===== MATERIAL =====

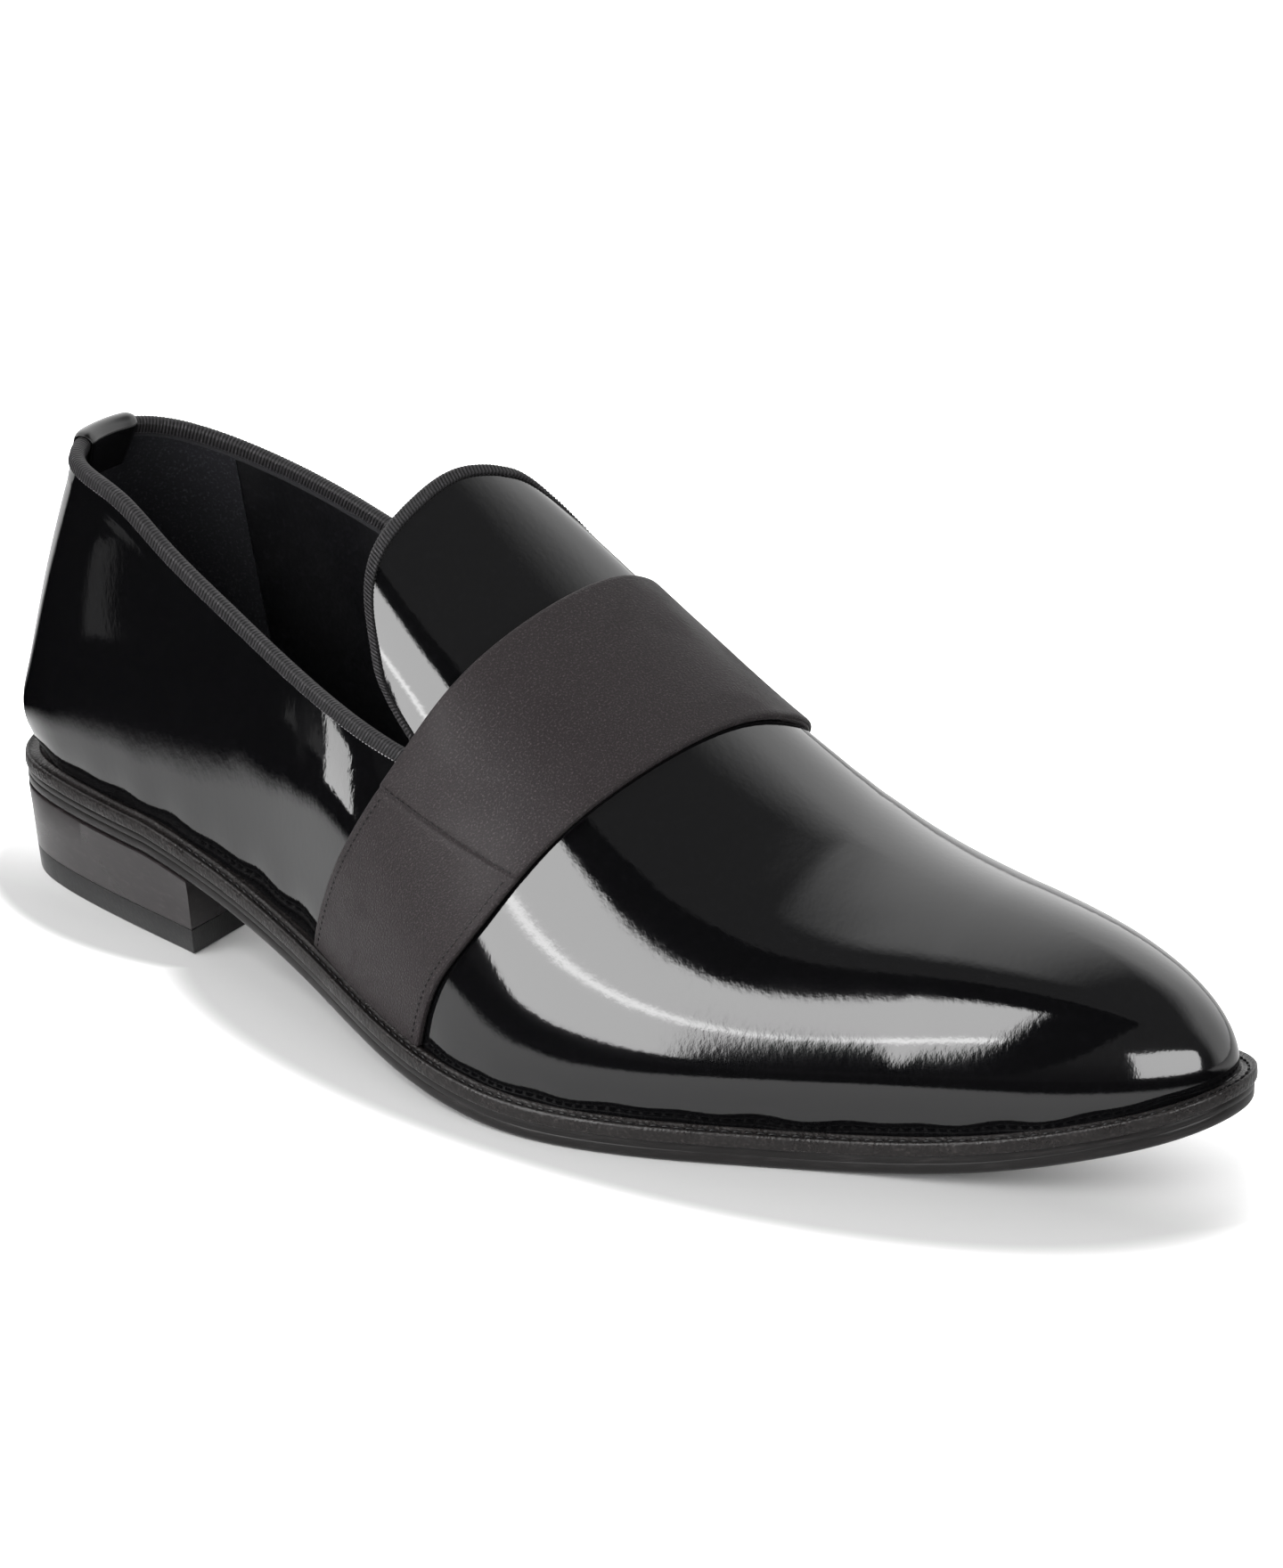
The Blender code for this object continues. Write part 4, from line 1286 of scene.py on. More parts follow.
@dataclass
class Upper:
    """The patent upper, its leather lining and the suede behind the heel."""

    last: Last
    leather: float = 0.9
    quarter_rows: int = 84
    quarter_columns: int = 46
    tongue_columns: int = 96
    vamp_rows: int = 120
    suede: float = 0.4
    suede_top_gap: float = 1.6
    suede_end: tuple[float, float] = (0.866, -0.537)
    suede_ways: tuple[float, float] = (0.06, 0.45)
    suede_grid: tuple[int, int] = (37, 41)
    suede_rounds: int = 4
    lining_gap: float = 0.04
    suede_gap: float = 0.03

    def patches(self, coarse: int = 1) -> Skin:
        """The whole upper as patches: both quarters, and the vamp with the tongue.

        Args:
            coarse: how many times fewer rows and columns.

        Returns:
            The skin.
        """
        last, skin = self.last, Skin(self.last)
        share = crowded(self.quarter_columns // coarse)
        sides = ((False, last.outer_notch_angle, 0.0), (True, last.inner_notch_angle, INNER_FEATHER))
        for inner, notch_angle, feather in sides:
            angle = notch_angle * crowded(self.quarter_rows // coarse)
            top = last.topline_girth(angle, inner)
            girth = feather + (top - feather)[:, None] * share[None, :]
            girth = girth[:, ::-1] if inner else girth
            skin.patch(np.repeat(angle[:, None], girth.shape[1], 1), girth)
        sweep_round = (1 - np.cos(np.linspace(0, math.pi, self.tongue_columns // coarse + 1))) / 2
        tongue = last.outer_notch + (last.inner_notch - last.outer_notch) * sweep_round
        outer = last.outer_notch * share
        inner = INNER_FEATHER + (last.inner_notch - INNER_FEATHER) * share[::-1]
        girth = np.concatenate([outer, tongue[1:-1], inner])
        start = last.edge_angle(girth)
        ahead = np.linspace(0, 1, self.vamp_rows // coarse + 1)[:, None]
        angle = start[None, :] + (math.pi - start[None, :]) * ahead
        skin.patch(angle, np.repeat(girth[None, :], len(ahead), 0))
        return skin

    def suede_patch(self) -> Skin:
        """The suede that lines the heel, with its slanting front edge.

        Returns:
            The skin.
        """
        last, skin = self.last, Skin(self.last)
        low, high = self.suede_ways
        rows, columns = self.suede_grid
        even = np.linspace(0, 1, columns)
        for inner in (False, True):
            angle = np.linspace(0, 1, rows)[:, None] * np.ones((1, columns))
            way = low + (high - low) * even[None, :] * np.ones_like(angle)
            for _ in range(self.suede_rounds):
                reach = self.suede_end[0] + self.suede_end[1] * way
                turn = angle * reach
                top = last.topline_girth(turn[:, -1], inner)
                top = INNER_FEATHER - top if inner else top
                top = top - self.suede_top_gap / last.stretch(turn[:, -1], top)[1]
                way = low + (top[:, None] - low) * even[None, :]
            girth = INNER_FEATHER - way if inner else way
            skin.patch(turn[:, ::-1] if inner else turn, girth[:, ::-1] if inner else girth)
        return skin

    def build(self, finishes: Finishes) -> None:
        """Makes the upper's leather, its lining and the heel's suede.

        Args:
            finishes: the shoe's materials.
        """
        relief = Relief(self.last)
        shell = self.patches().solid(0.0, -self.leather, relief)
        make_piece("upper_leather", shell, finishes.patent, Slot.PATENT, ["upper"], 60)
        lining = self.patches(2).solid(-self.leather - self.lining_gap, -self.last.wall)
        make_piece("leather_lining", lining, finishes.lining, Slot.LINING)
        wall = self.last.wall
        suede = self.suede_patch().solid(-wall - self.suede_gap, -wall - self.suede)
        make_piece("heel_lining", suede, finishes.suede, Slot.LINING)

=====

#### JOB
Write the entire listing out again, word for word.

#### SOLUTION BELOW
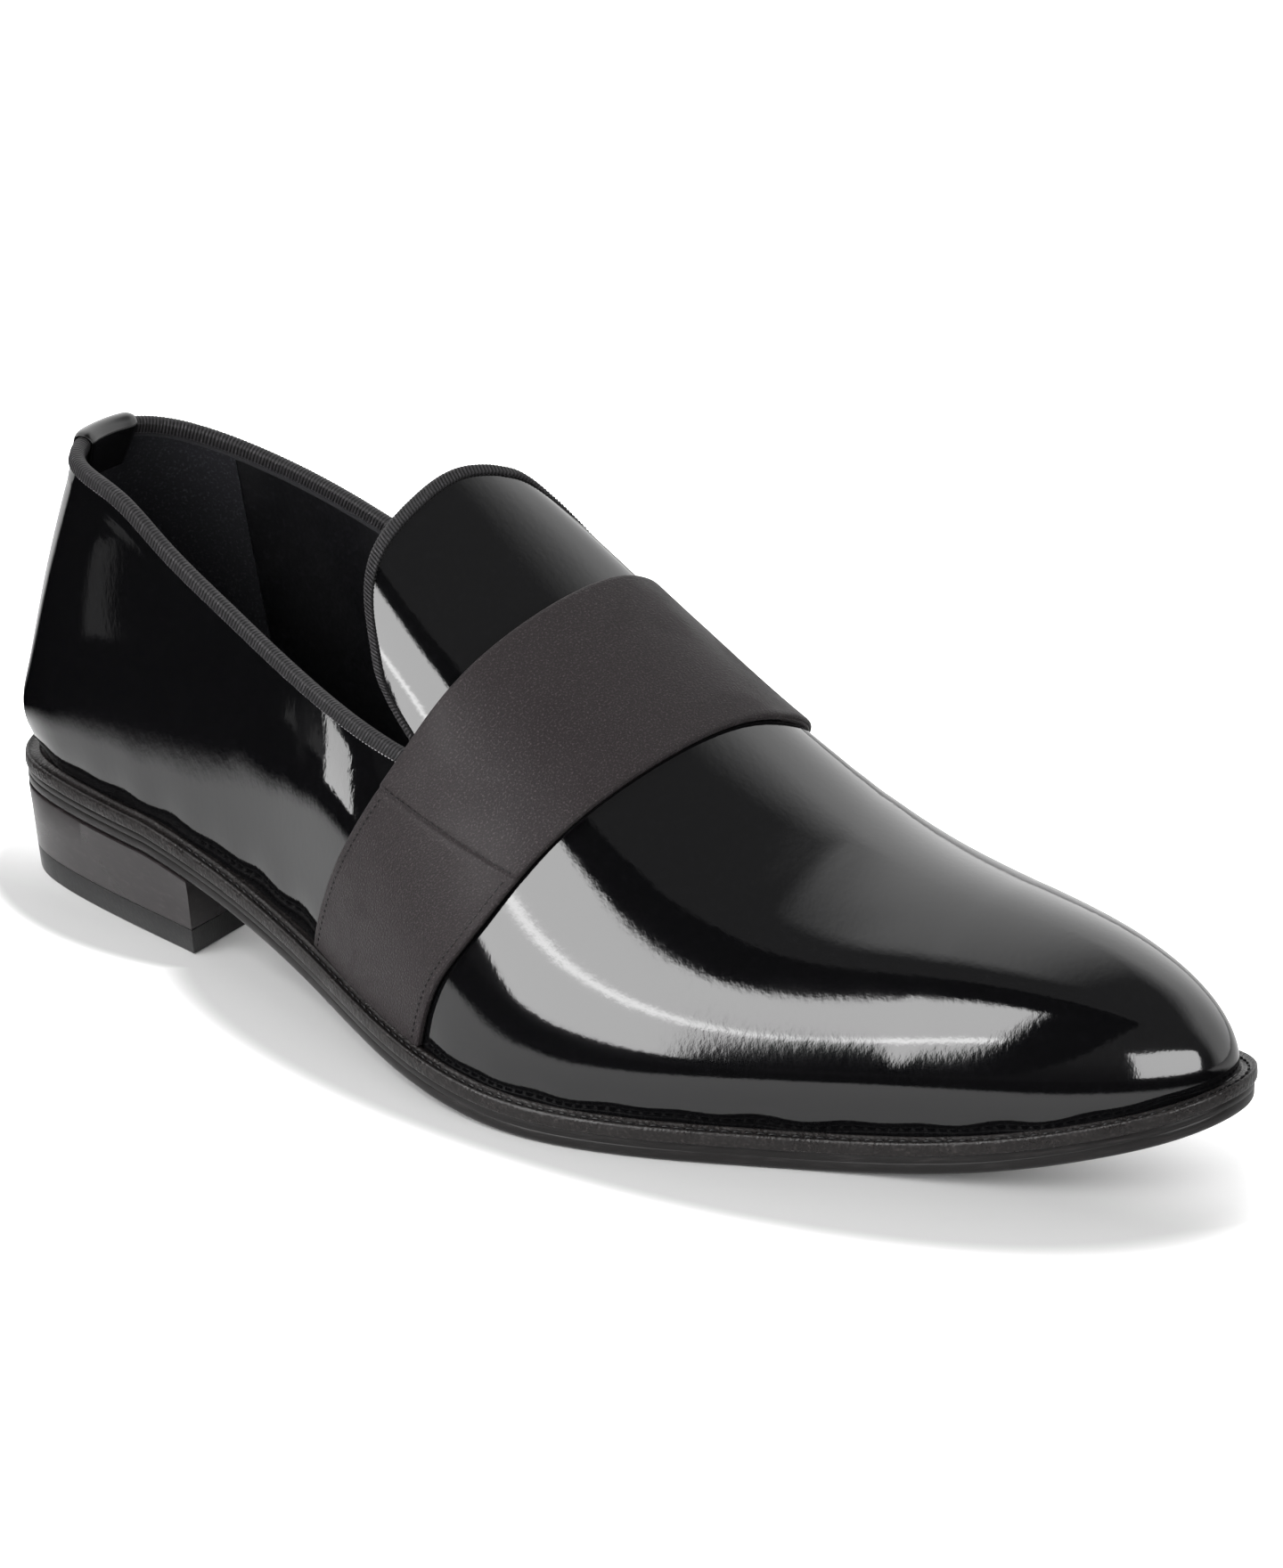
The Blender code for this object continues. Write part 4, from line 1286 of scene.py on. More parts follow.
@dataclass
class Upper:
    """The patent upper, its leather lining and the suede behind the heel."""

    last: Last
    leather: float = 0.9
    quarter_rows: int = 84
    quarter_columns: int = 46
    tongue_columns: int = 96
    vamp_rows: int = 120
    suede: float = 0.4
    suede_top_gap: float = 1.6
    suede_end: tuple[float, float] = (0.866, -0.537)
    suede_ways: tuple[float, float] = (0.06, 0.45)
    suede_grid: tuple[int, int] = (37, 41)
    suede_rounds: int = 4
    lining_gap: float = 0.04
    suede_gap: float = 0.03

    def patches(self, coarse: int = 1) -> Skin:
        """The whole upper as patches: both quarters, and the vamp with the tongue.

        Args:
            coarse: how many times fewer rows and columns.

        Returns:
            The skin.
        """
        last, skin = self.last, Skin(self.last)
        share = crowded(self.quarter_columns // coarse)
        sides = ((False, last.outer_notch_angle, 0.0), (True, last.inner_notch_angle, INNER_FEATHER))
        for inner, notch_angle, feather in sides:
            angle = notch_angle * crowded(self.quarter_rows // coarse)
            top = last.topline_girth(angle, inner)
            girth = feather + (top - feather)[:, None] * share[None, :]
            girth = girth[:, ::-1] if inner else girth
            skin.patch(np.repeat(angle[:, None], girth.shape[1], 1), girth)
        sweep_round = (1 - np.cos(np.linspace(0, math.pi, self.tongue_columns // coarse + 1))) / 2
        tongue = last.outer_notch + (last.inner_notch - last.outer_notch) * sweep_round
        outer = last.outer_notch * share
        inner = INNER_FEATHER + (last.inner_notch - INNER_FEATHER) * share[::-1]
        girth = np.concatenate([outer, tongue[1:-1], inner])
        start = last.edge_angle(girth)
        ahead = np.linspace(0, 1, self.vamp_rows // coarse + 1)[:, None]
        angle = start[None, :] + (math.pi - start[None, :]) * ahead
        skin.patch(angle, np.repeat(girth[None, :], len(ahead), 0))
        return skin

    def suede_patch(self) -> Skin:
        """The suede that lines the heel, with its slanting front edge.

        Returns:
            The skin.
        """
        last, skin = self.last, Skin(self.last)
        low, high = self.suede_ways
        rows, columns = self.suede_grid
        even = np.linspace(0, 1, columns)
        for inner in (False, True):
            angle = np.linspace(0, 1, rows)[:, None] * np.ones((1, columns))
            way = low + (high - low) * even[None, :] * np.ones_like(angle)
            for _ in range(self.suede_rounds):
                reach = self.suede_end[0] + self.suede_end[1] * way
                turn = angle * reach
                top = last.topline_girth(turn[:, -1], inner)
                top = INNER_FEATHER - top if inner else top
                top = top - self.suede_top_gap / last.stretch(turn[:, -1], top)[1]
                way = low + (top[:, None] - low) * even[None, :]
            girth = INNER_FEATHER - way if inner else way
            skin.patch(turn[:, ::-1] if inner else turn, girth[:, ::-1] if inner else girth)
        return skin

    def build(self, finishes: Finishes) -> None:
        """Makes the upper's leather, its lining and the heel's suede.

        Args:
            finishes: the shoe's materials.
        """
        relief = Relief(self.last)
        shell = self.patches().solid(0.0, -self.leather, relief)
        make_piece("upper_leather", shell, finishes.patent, Slot.PATENT, ["upper"], 60)
        lining = self.patches(2).solid(-self.leather - self.lining_gap, -self.last.wall)
        make_piece("leather_lining", lining, finishes.lining, Slot.LINING)
        wall = self.last.wall
        suede = self.suede_patch().solid(-wall - self.suede_gap, -wall - self.suede)
        make_piece("heel_lining", suede, finishes.suede, Slot.LINING)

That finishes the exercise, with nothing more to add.